In my early 20’s I had a major crush on Lance Armstrong. Not the type of crush that I wanted him to be MY husband, but the type of crush that I thought we could be friends. My best friend Claire and I talked about how we were cool girls, with great personalities, and so why wouldn’t a world class athlete like Lance want to be friends with us?!
A regular fixture at these races was his then wife Kristin Armstrong, an adorable, spunky woman who you couldn’t help but love and be jealous of all in the same breath. She was beautiful, married to Lance, got to travel the world, and had cute babies. She was the picture of having it ALL to me.
Then suddenly it wasn’t her and Lance anymore.

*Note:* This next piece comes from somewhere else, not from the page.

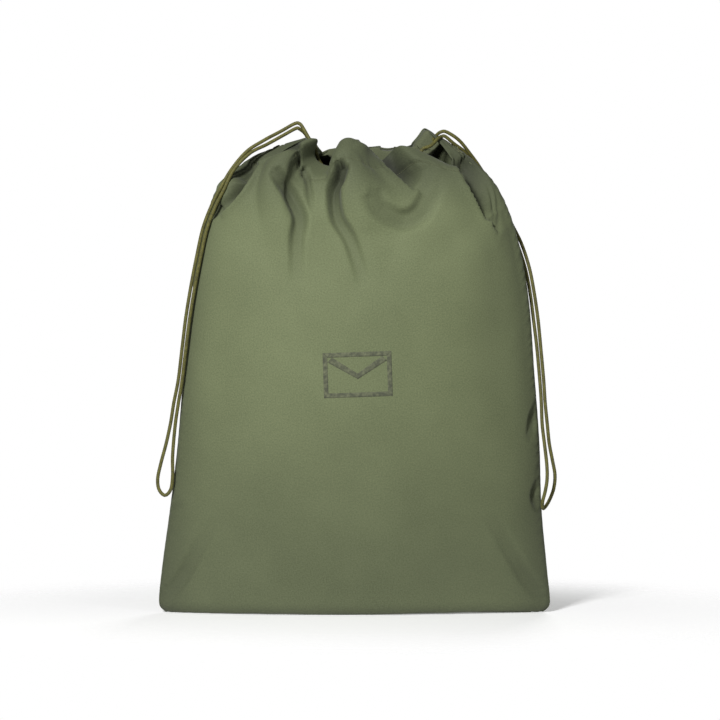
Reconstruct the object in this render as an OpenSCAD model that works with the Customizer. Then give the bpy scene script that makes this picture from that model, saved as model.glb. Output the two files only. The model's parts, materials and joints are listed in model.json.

I cried. What was wrong with this man? How could he not want to be with this seemingly amazing woman every moment.
Now that I’m married I get it that there is so much more to marriage than just being in love with a person. It’s work – hard work and everyone has to work at it even when they are in love. I got it that they weren’t together anymore for whatever personal reasons they had, but it made me sad.
As the years went by Kristin and I both became runners. Sure both of us ran before but I’d venture to say we both took it to a different level. I remember when she qualified for Boston. I thought, one day Kristin, one day I will get there just like you. As the years went on I did not seem to care much about what Lance was doing anymore, I cared what Kristin was doing.
As my own three children were born I fell more and more in love with her and her blog on Runner’s World. With every post she wrote I learned something. Sometimes they made me feel not so alone. Other times they reminded me what being a runner is truly all about. Other times I learned what I felt was valuable parenting advice. [Kristin does not keep trash magazines like US Weekly around the house. She does not want her daughters to grow up thinking that “real” women look or act like the majority of the women that grace the pages of that magazine. It really made me analyze the example I set for my own daughter.]
I hung on every word she posted.
When she announced some time ago that she would be coming out with a book that was a compilation of sorts, her blog postings in a book, I was pumped. When I read that she would be doing a book signing at Boston I sort of freaked. I couldn’t wait. I wanted to write her an email – Kik – I’m a cool girl. I think we could be friends – Love Dorothy.
Saturday morning we got a later than expected start on our way to the expo. Life happens with a 5 month old. I thought I had missed my chance to see Kristin, but was okay with it. Not everything works out the way you plan it. Saturday afternoon soon rolled around and we had not yet left the expo. Everything takes longer with a baby. This time I was thankful it had.
I glanced across the hall and saw Kristin Armstrong walking over to the Runner’s World booth. My heart skipped a beat. Thank you God. My mom and I hoped in the line to meet her…..
As I waited I thought about what I would say.
Kik I love your blog. Wait do I call her Kik or Kristin? She is going to think I’m nuts. I’m sure she gets this all the time. Women who love her – tell her how inspiring she is. How do I really explain to her how she has touched my life? Ughh I’m not good at this.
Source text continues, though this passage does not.